--- Begin Supplied information ---

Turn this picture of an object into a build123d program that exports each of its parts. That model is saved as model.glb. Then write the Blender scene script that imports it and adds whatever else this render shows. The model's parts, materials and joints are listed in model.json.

--- End Supplied information ---
--- Begin Supplied information ---

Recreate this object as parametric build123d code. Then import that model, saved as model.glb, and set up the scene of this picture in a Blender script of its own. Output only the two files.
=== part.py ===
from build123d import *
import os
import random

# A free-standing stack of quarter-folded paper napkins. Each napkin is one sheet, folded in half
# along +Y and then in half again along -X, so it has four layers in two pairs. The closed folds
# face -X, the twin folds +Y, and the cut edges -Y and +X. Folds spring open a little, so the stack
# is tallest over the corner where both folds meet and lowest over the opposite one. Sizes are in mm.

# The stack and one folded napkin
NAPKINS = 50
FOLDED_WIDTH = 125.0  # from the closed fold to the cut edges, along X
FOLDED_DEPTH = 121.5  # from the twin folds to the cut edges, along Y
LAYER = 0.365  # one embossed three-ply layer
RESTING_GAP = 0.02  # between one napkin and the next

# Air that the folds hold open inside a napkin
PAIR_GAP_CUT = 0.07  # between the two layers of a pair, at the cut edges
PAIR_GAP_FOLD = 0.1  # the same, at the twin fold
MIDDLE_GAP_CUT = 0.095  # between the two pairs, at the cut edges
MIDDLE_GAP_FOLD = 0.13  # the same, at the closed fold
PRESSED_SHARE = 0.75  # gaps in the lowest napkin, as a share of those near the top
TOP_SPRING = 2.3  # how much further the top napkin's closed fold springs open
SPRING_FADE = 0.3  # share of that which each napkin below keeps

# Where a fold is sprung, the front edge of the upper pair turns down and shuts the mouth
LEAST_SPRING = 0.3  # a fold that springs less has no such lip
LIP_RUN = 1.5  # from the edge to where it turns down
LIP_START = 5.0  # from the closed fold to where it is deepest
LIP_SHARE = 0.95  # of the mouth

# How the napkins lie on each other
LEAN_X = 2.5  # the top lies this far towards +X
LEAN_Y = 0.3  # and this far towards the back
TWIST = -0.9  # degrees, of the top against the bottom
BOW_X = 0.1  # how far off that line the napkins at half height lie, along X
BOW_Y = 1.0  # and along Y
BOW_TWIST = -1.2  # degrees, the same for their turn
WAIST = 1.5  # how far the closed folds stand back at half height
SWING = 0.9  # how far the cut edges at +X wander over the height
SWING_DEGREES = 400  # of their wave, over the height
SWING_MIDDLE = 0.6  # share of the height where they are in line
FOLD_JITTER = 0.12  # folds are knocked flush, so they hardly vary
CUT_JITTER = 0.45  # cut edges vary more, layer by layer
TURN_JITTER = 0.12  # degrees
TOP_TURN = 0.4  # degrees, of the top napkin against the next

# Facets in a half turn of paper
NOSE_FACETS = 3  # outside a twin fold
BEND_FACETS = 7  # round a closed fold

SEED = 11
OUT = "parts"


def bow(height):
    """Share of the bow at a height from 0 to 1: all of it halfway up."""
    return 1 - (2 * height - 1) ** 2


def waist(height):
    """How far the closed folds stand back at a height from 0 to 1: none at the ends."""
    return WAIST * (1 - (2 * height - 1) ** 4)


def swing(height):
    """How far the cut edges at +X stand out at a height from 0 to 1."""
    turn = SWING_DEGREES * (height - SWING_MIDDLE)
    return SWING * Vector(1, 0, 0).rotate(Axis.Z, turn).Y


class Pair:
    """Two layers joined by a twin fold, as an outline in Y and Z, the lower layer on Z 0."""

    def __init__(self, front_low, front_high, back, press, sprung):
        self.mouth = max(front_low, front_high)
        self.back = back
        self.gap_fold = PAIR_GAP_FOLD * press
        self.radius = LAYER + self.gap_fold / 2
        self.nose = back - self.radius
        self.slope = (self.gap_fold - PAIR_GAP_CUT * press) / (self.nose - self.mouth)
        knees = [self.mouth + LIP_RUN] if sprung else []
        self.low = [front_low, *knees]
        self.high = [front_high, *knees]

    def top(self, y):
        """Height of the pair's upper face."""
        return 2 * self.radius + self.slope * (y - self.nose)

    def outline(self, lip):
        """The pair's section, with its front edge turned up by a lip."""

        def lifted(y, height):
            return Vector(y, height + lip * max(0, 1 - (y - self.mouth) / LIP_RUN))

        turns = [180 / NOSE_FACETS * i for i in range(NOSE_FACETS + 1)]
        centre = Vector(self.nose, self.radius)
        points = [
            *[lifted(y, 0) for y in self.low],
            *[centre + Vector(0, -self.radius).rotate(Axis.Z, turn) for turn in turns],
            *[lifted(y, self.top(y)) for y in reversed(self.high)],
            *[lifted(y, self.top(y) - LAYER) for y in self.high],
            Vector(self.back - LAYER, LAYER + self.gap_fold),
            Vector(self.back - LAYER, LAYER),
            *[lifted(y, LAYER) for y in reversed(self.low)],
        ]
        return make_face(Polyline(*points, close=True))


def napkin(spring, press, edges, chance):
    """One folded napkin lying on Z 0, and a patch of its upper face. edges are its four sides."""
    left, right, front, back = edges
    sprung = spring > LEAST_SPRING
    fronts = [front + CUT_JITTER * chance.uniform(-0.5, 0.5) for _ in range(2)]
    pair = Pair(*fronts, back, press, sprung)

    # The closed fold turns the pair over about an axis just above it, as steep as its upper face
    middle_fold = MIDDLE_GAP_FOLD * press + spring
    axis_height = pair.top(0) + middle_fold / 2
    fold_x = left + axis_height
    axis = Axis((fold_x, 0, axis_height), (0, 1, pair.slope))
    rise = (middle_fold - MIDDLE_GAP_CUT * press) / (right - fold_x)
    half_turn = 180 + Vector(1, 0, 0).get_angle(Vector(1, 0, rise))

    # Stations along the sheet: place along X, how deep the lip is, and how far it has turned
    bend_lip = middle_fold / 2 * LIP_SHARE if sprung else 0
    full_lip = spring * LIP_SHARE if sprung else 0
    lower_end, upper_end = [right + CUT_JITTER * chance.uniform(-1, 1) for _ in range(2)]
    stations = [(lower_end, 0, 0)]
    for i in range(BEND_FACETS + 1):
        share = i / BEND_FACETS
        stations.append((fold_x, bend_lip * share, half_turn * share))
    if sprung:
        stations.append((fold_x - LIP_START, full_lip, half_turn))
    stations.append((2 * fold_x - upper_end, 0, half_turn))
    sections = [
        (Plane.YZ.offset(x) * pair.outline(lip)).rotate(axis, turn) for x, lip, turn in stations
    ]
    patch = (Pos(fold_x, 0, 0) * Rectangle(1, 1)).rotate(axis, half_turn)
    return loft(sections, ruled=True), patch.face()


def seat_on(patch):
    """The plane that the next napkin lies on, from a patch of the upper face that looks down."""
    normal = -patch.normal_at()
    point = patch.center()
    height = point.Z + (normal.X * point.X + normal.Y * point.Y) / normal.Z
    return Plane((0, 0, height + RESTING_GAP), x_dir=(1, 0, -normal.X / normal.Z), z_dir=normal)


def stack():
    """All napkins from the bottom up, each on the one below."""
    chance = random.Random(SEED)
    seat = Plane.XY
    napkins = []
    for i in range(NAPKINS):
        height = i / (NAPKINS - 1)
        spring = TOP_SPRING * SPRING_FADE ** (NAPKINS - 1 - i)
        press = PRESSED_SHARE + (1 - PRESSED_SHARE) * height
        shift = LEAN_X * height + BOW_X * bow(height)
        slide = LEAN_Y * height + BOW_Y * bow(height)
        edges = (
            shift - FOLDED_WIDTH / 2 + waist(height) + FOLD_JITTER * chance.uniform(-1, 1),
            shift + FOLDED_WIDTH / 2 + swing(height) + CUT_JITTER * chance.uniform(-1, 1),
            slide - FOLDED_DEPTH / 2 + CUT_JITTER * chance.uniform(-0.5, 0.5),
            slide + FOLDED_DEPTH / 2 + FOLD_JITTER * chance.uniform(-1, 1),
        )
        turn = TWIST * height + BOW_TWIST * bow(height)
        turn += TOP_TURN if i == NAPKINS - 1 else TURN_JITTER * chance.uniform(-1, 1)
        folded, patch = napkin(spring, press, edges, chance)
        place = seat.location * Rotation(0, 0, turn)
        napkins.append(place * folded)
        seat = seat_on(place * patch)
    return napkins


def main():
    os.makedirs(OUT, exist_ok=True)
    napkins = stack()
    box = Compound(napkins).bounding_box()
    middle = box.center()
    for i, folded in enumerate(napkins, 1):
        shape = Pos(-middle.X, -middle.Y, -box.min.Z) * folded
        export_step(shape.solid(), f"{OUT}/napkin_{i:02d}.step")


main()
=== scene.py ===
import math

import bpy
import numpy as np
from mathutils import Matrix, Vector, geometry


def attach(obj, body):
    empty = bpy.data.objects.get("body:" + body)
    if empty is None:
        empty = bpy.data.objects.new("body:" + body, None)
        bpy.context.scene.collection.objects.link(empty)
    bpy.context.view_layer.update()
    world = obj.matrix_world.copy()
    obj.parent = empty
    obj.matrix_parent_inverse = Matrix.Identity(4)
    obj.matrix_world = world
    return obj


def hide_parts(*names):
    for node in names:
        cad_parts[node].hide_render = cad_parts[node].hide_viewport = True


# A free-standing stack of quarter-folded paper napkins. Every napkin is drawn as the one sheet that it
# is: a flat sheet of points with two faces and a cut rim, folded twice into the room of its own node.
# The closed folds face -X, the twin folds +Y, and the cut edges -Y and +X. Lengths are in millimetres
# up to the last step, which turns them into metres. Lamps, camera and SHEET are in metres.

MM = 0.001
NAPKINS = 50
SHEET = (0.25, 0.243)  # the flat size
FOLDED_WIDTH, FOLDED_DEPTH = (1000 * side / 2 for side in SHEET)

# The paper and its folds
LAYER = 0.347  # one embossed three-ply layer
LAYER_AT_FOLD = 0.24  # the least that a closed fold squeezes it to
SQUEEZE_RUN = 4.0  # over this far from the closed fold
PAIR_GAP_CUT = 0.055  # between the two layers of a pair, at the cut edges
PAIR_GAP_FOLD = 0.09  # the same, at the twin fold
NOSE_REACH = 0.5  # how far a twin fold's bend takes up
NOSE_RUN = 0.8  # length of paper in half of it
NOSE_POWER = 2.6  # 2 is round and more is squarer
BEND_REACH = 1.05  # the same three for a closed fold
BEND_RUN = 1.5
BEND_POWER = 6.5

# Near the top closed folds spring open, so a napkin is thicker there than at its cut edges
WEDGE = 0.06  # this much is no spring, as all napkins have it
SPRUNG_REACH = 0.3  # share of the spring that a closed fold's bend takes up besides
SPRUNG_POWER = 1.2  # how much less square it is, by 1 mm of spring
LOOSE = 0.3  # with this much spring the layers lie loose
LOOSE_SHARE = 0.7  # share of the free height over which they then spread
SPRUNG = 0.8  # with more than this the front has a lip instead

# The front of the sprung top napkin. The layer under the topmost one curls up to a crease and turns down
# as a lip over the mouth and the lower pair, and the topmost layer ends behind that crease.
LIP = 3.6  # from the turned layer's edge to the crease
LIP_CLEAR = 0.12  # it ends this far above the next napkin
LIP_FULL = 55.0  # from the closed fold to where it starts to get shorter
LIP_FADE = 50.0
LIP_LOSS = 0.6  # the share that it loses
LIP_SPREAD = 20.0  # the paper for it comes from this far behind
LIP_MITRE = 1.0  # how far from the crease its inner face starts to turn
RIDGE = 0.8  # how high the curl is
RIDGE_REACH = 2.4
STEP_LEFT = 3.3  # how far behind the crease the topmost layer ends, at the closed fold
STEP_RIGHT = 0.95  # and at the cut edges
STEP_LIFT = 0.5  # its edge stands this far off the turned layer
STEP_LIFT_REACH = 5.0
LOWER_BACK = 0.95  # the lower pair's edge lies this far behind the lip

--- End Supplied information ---

Goal:
Among the entries above, locate the lines containing "obj.parent = empty" and "cad_parts[node].hide_render = cad_parts[node].hide_viewport", and transcribe exactly those two lines and all lines between.

Complete response:
    obj.parent = empty
    obj.matrix_parent_inverse = Matrix.Identity(4)
    obj.matrix_world = world
    return obj


def hide_parts(*names):
    for node in names:
        cad_parts[node].hide_render = cad_parts[node].hide_viewport = True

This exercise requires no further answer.